* **EXERCISE**
Copy each line that holds "flat".

* **MATERIAL PROVIDED**

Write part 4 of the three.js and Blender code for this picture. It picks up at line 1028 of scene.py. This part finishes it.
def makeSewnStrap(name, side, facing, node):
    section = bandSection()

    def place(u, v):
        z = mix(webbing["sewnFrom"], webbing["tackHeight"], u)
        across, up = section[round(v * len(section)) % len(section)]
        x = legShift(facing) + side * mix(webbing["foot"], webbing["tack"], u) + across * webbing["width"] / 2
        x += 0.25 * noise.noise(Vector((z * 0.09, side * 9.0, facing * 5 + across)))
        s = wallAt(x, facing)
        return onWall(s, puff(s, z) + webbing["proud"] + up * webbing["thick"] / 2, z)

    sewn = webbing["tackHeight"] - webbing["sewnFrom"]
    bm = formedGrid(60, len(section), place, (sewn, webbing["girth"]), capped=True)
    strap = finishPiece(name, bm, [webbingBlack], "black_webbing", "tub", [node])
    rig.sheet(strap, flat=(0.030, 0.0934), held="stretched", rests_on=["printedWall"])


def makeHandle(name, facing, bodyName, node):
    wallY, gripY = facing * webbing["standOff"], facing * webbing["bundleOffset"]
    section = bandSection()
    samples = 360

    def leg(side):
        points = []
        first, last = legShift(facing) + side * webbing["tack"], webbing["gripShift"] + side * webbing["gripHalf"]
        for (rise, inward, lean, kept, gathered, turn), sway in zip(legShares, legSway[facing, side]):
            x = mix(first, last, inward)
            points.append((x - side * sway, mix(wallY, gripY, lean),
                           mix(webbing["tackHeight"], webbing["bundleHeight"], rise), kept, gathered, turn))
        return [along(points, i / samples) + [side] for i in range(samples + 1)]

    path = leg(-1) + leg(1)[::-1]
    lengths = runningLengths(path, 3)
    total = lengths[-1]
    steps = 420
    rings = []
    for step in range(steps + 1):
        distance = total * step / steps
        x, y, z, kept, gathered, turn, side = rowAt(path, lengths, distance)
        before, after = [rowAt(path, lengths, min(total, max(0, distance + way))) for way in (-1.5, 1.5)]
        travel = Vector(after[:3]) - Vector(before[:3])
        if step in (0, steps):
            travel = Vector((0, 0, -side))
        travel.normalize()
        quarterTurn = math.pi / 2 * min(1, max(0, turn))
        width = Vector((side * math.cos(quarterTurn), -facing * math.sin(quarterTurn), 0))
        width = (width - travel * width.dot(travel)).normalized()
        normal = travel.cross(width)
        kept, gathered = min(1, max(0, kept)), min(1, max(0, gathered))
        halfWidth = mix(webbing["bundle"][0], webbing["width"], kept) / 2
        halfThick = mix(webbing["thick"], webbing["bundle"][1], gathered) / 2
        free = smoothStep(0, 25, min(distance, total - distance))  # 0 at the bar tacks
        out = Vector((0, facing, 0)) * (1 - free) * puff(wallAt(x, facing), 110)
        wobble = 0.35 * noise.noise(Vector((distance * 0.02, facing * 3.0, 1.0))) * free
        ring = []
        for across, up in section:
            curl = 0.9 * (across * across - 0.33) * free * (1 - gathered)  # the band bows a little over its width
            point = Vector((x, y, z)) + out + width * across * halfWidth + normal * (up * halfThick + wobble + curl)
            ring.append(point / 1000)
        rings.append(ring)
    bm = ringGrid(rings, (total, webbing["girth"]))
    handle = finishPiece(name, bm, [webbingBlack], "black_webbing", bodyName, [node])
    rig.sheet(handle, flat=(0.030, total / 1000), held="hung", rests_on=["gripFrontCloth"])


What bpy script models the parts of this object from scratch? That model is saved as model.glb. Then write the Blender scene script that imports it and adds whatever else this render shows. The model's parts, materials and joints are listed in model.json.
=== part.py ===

* **TASK SOLUTION**
    rig.sheet(strap, flat=(0.030, 0.0934), held="stretched", rests_on=["printedWall"])
    rig.sheet(handle, flat=(0.030, total / 1000), held="hung", rests_on=["gripFrontCloth"])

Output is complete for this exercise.